When the Hebrew Bible was translated into Greek by Jewish scholars in the third or second century B.C.E., almah was approximated with the Greek parthenos, which does not necessarily refer to a sexually pure virgin, but usually refers to a young, unmarried girl. By the first century C.E., the Jewish authors of the New Testament were using that Greek translation (called the Septuagint) as their primary scriptural source, and the writer of Matthew used Isaiah 7:14 as one of five Hebrew Bible “fulfillments” in the early life of Jesus. This point is this: Isaiah once said that a parthenos would give birth to a savior child, and it is happening again.
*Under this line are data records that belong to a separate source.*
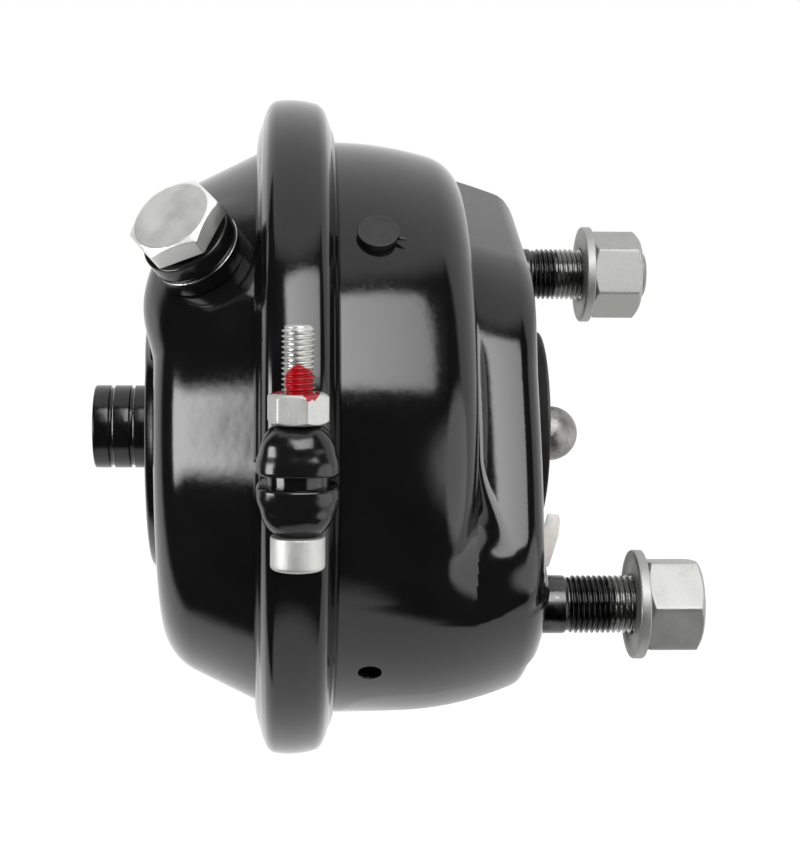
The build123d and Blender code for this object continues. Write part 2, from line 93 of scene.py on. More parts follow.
# flat faces over the grid's first and last row
def endFaces(rows, cols):
    return [list(range(cols))[::-1], [(rows - 1) * cols + c for c in range(cols)]]


def flatSheet(name, wide, high, z, material):
    corners = [(-wide, -high, z), (wide, -high, z), (wide, high, z), (-wide, high, z)]
    return makeMesh(name, corners, [(0, 1, 2, 3)], material)


# line through the corners, each inner corner turned into an arc
def roundedPath(corners, radii, step=0.3):
    path = [tuple(corners[0])]
    for before, here, after, radius in zip(corners, corners[1:], corners[2:], radii):
        a, p, b = (np.array(q, float) for q in (before, here, after))
        u, w = (a - p) / np.linalg.norm(a - p), (b - p) / np.linalg.norm(b - p)
        half = math.acos(max(-1.0, min(1.0, float(u @ w)))) / 2
        if radius <= 0 or half > 1.57:
            path.append(tuple(p))
            continue
        reach = min(radius / math.tan(half), 0.49 * min(np.linalg.norm(a - p), np.linalg.norm(b - p)))
        radius = reach * math.tan(half)
        middle = p + (u + w) / np.linalg.norm(u + w) * radius / math.sin(half)
        first, last = p + u * reach - middle, p + w * reach - middle
        turn = math.atan2(first[0] * last[1] - first[1] * last[0], float(first @ last))
        count = max(3, int(abs(turn) * radius / step) + 2, int(abs(turn) / 0.2) + 2)
        for t in np.linspace(0, turn, count):
            c, s = math.cos(t), math.sin(t)
            path.append((middle[0] + first[0] * c - first[1] * s, middle[1] + first[0] * s + first[1] * c))
    path.append(tuple(corners[-1]))
    return path


# same line with no run longer than this
def denser(path, longest):
    out = [path[0]]
    for a, b in zip(path, path[1:]):
        runs = max(1, int(math.hypot(b[0] - a[0], b[1] - a[1]) / longest))
        out += [(a[0] + (b[0] - a[0]) * k / runs, a[1] + (b[1] - a[1]) * k / runs) for k in range(1, runs + 1)]
    return out


# origin, direction of the axis, and two directions across it
def axes(origin, along, sideways):
    n = Vector(along).normalized()
    e = (Vector(sideways) - n * n.dot(Vector(sideways))).normalized()
    return Vector(origin), n, e, n.cross(e)


mainAxis = axes((0, 0, 0), (1, 0, 0), (0, 1, 0))


def placed(at, h, r, theta):
    origin, n, e, f = (np.array(v) for v in at)
    h, r, theta = np.broadcast_arrays(h, r, theta)
    return (origin + h[..., None] * n + (r * np.cos(theta))[..., None] * e
            + (r * np.sin(theta))[..., None] * f).reshape(-1, 3)


def fullTurn(count):
    return np.linspace(0, 2 * math.pi, count, endpoint=False)


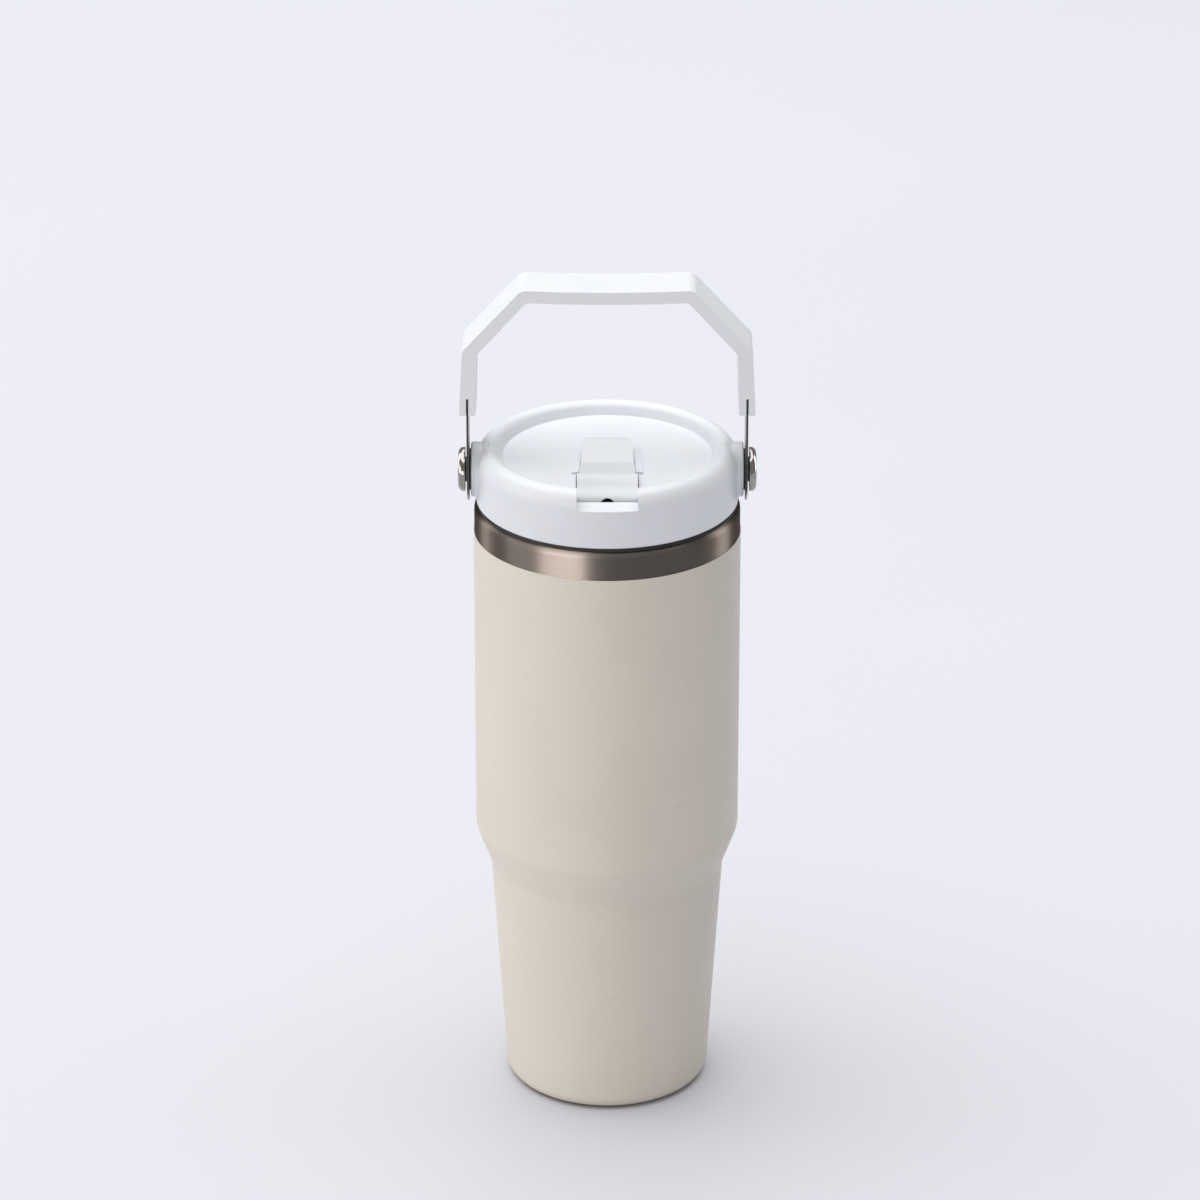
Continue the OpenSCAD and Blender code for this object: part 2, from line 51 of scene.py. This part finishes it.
class Look:
    """A procedural material: a Principled shader and short ways to add nodes to it."""

    def __init__(self, name, color, roughness, metallic=0.0):
        self.material = bpy.data.materials.new(name)
        self.material.use_nodes = True
        self.tree = self.material.node_tree
        self.shader = self.tree.nodes["Principled BSDF"]
        self.shader.inputs["Base Color"].default_value = (*color, 1)
        self.shader.inputs["Roughness"].default_value = roughness
        self.shader.inputs["Metallic"].default_value = metallic
        self.place = self.add("ShaderNodeTexCoord").outputs["Object"]

    def add(self, kind, **settings):
        node = self.tree.nodes.new(kind)
        for key, value in settings.items():
            setattr(node, key, value)
        return node

    def link(self, out, into):
        self.tree.links.new(out, into)

    def set(self, **values):
        for key, value in values.items():
            self.shader.inputs[key.replace("_", " ")].default_value = value

    def noise(self, scale, detail=3.0, stretch=(1, 1, 1), rough=0.5):
        """Noise over the object's own space; scale is in cycles per metre."""
        mapping = self.add("ShaderNodeMapping")
        mapping.inputs["Scale"].default_value = stretch
        self.link(self.place, mapping.inputs["Vector"])
        noise = self.add("ShaderNodeTexNoise")
        noise.inputs["Scale"].default_value = scale
        noise.inputs["Detail"].default_value = detail
        noise.inputs["Roughness"].default_value = rough
        self.link(mapping.outputs["Vector"], noise.inputs["Vector"])
        return noise.outputs["Fac"]

    def ramp(self, fac, low, high, at=(0.35, 0.65)):
        """Two colours, blended by fac between the two places."""
        ramp = self.add("ShaderNodeValToRGB")
        for element, place, color in zip(ramp.color_ramp.elements, at, (low, high)):
            element.position = place
            element.color = (*color, 1)
        self.link(fac, ramp.inputs["Fac"])
        return ramp.outputs["Color"]

    def remap(self, fac, low, high):
        """fac, from 0.3 to 0.7, spread over low to high."""
        spread = self.add("ShaderNodeMapRange")
        for key, value in (("From Min", 0.3), ("From Max", 0.7), ("To Min", low), ("To Max", high)):
            spread.inputs[key].default_value = value
        self.link(fac, spread.inputs["Value"])
        return spread.outputs["Result"]

    def color(self, out):
        self.link(out, self.shader.inputs["Base Color"])

    def roughness(self, out):
        self.link(out, self.shader.inputs["Roughness"])

    def bump(self, height, distance):
        """Adds a bump of that depth in metres on top of any bump before it."""
        bump = self.add("ShaderNodeBump")
        bump.inputs["Distance"].default_value = distance
        self.link(height, bump.inputs["Height"])
        normal = self.shader.inputs["Normal"]
        if normal.links:
            self.link(normal.links[0].from_socket, bump.inputs["Normal"])
        self.link(bump.outputs["Normal"], normal)


def shade(color, factor):
    return tuple(min(1.0, c * factor) for c in color)


def powder_coat_look():
    cream = (0.612, 0.566, 0.484)
    look = Look("cream_powder_coat", cream, 0.42)
    # Painted light: the cream is made lighter towards the bottom, from z = 0 up to 0.11 m, standing in
    # for light bounced up from the floor.
    axes = look.add("ShaderNodeSeparateXYZ")
    look.link(look.place, axes.inputs["Vector"])
    height = look.add("ShaderNodeMapRange")
    height.inputs["From Max"].default_value = 0.11
    look.link(axes.outputs["Z"], height.inputs["Value"])
    painted_lower_light = look.add("ShaderNodeMix", data_type="RGBA")
    look.link(height.outputs["Result"], painted_lower_light.inputs["Factor"])
    cloud = look.noise(22, 4)
    look.link(look.ramp(cloud, shade(cream, 1.01), shade(cream, 1.05)), painted_lower_light.inputs["A"])
    look.link(look.ramp(cloud, shade(cream, 0.98), shade(cream, 1.02)), painted_lower_light.inputs["B"])
    scuff = look.noise(1.0, 5, stretch=(90, 90, 240), rough=0.6)
    marks = look.add("ShaderNodeMix", data_type="RGBA")
    look.link(look.remap(scuff, 0.4, -2.6), marks.inputs["Factor"])
    marks.inputs["B"].default_value = (*shade(cream, 0.9), 1)
    look.link(painted_lower_light.outputs["Result"], marks.inputs["A"])
    look.color(marks.outputs["Result"])
    look.roughness(look.remap(look.noise(160, 3), 0.36, 0.47))
    look.bump(look.noise(900, 2), 0.00003)
    look.bump(look.noise(2600, 2), 0.00002)
    look.set(Specular_IOR_Level=0.45)
    return look.material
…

People often misunderstand what I’m arguing here. This discussion has nothing to do with whether or not Jesus was born of a virgin or whether the author of Matthew is “wrong.” The point is that Isaiah 7 was never about a miraculous virgin birth in its original setting. Matthew performs a hermeneutical maneuver (band name!) based on a reading of the Septuagint to compose Jesus’ origin story. I assume that this author understands perfectly well what is really going on in Isaiah, and exploits parthenos as a license to draw a connection between two stories about two kings.
(SIDE NOTE: You’ll notice that conservative and complementarian Bible translations like ESV make a point to always translate almah as virgin in the Old Testament, which sometimes results in creepy renderings of verses like Proverbs 30:19.)
Romans 3:25: The Greek word hilasterion doesn’t mean “propitiation”
“Propitiation” refers to the appeasing of an angry deity by means of sacrifice or ritual. Blood is spilled or life is taken, and the wrath of the god(s) is satisfied or abated. The King James Bible translated the Greek hilasterion as simply “propitiation,” which rendered Romans 3:25 as “Christ Jesus, whom God hath set forth to be a propitiation through faith in his blood.” This verse, more than any other passage in the New Testament, became the “smoking gun” for the doctrine of Penal Substitutionary Atonement, which understands Jesus’ death as a blood sacrifice which appeased the wrath of God, if only for those who will believe in it as such.
But the word hilasterion, admittedly difficult to define succinctly, has more to do with “expiation” than “propitiation.” Both concepts deal with the problem of humanity, sin, and God, but while propitiation refers to a godward flow of appeasement and sacrifice, expiation connotes an outpouring of forgiveness and pardon from God to humanity. It has to do with the removal of guilt and the application of mercy rather than the satisfaction of a divine bloodthirst. In the Greek text of the Torah, hilasterion is the name of the “mercy seat,” the footstool of God (and the “lid” of the ark of the covenant) from which God dispensed forgiveness and blessing.
Given all of this and the greater context of Romans 3, it seems that the cross (for Paul) is not the place where God’s wrath is poured out on the innocent Jesus, but rather the place where God’s mercy confronts and forgives human sin and evil. It is precisely by absorbing wrath, not dispensing it, that God’s mercy is made known through the cross.